(WHAT THE TASK REQUIRES): Please give the data below again in full, exactly as it stands.

(PROVIDED DATA):
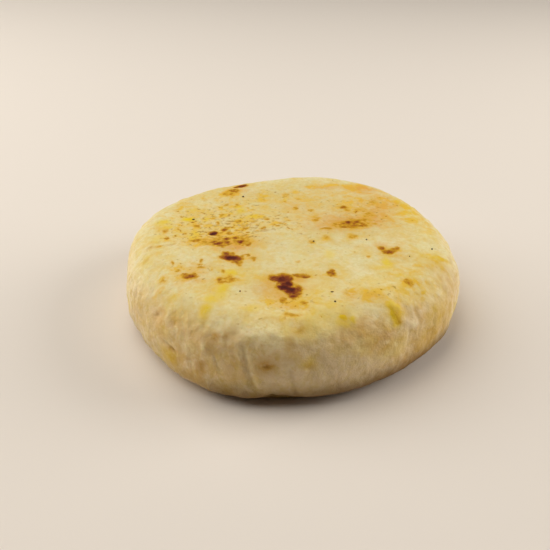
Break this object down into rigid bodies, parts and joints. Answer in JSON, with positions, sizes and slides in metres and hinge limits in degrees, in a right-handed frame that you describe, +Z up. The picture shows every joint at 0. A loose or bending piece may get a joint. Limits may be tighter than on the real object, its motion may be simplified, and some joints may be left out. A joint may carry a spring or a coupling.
{
  "type": "arepa corn cake",
  "caption": "Thick round cake of griddled white corn dough, hand-patted, with creased sides and toasted, speckled flat faces.",
  "frame": {"origin": "middle of the outline's box on the flat underside, where the cake rests", "axes": "+Z up through the thickness; -Y towards the side that faces the viewer; +X to that viewer's right"},
  "size_m": [0.103, 0.1076, 0.0251],
  "materials": {
    "corn_dough": "matt griddled corn dough, cream with yellow patches, orange-brown toasting and a few dark charred spots"
  },
  "bodies": {
    "root": {"corn_cake": "corn_dough"}
  },
  "joints": []
}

(SOLUTION TO THIS EXERCISE):
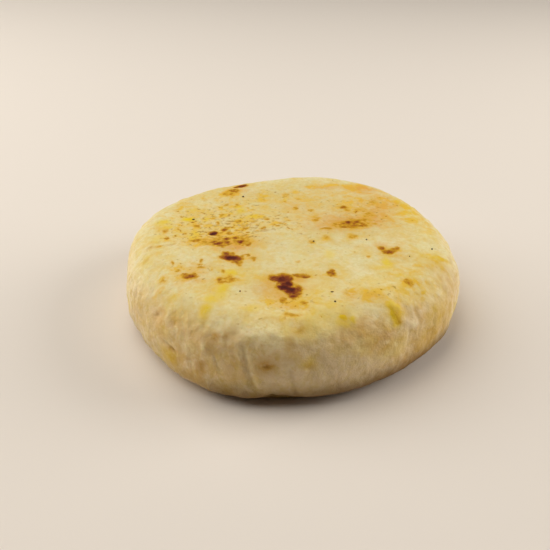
Break this object down into rigid bodies, parts and joints. Answer in JSON, with positions, sizes and slides in metres and hinge limits in degrees, in a right-handed frame that you describe, +Z up. The picture shows every joint at 0. A loose or bending piece may get a joint. Limits may be tighter than on the real object, its motion may be simplified, and some joints may be left out. A joint may carry a spring or a coupling.
{
  "type": "arepa corn cake",
  "caption": "Thick round cake of griddled white corn dough, hand-patted, with creased sides and toasted, speckled flat faces.",
  "frame": {"origin": "middle of the outline's box on the flat underside, where the cake rests", "axes": "+Z up through the thickness; -Y towards the side that faces the viewer; +X to that viewer's right"},
  "size_m": [0.103, 0.1076, 0.0251],
  "materials": {
    "corn_dough": "matt griddled corn dough, cream with yellow patches, orange-brown toasting and a few dark charred spots"
  },
  "bodies": {
    "root": {"corn_cake": "corn_dough"}
  },
  "joints": []
}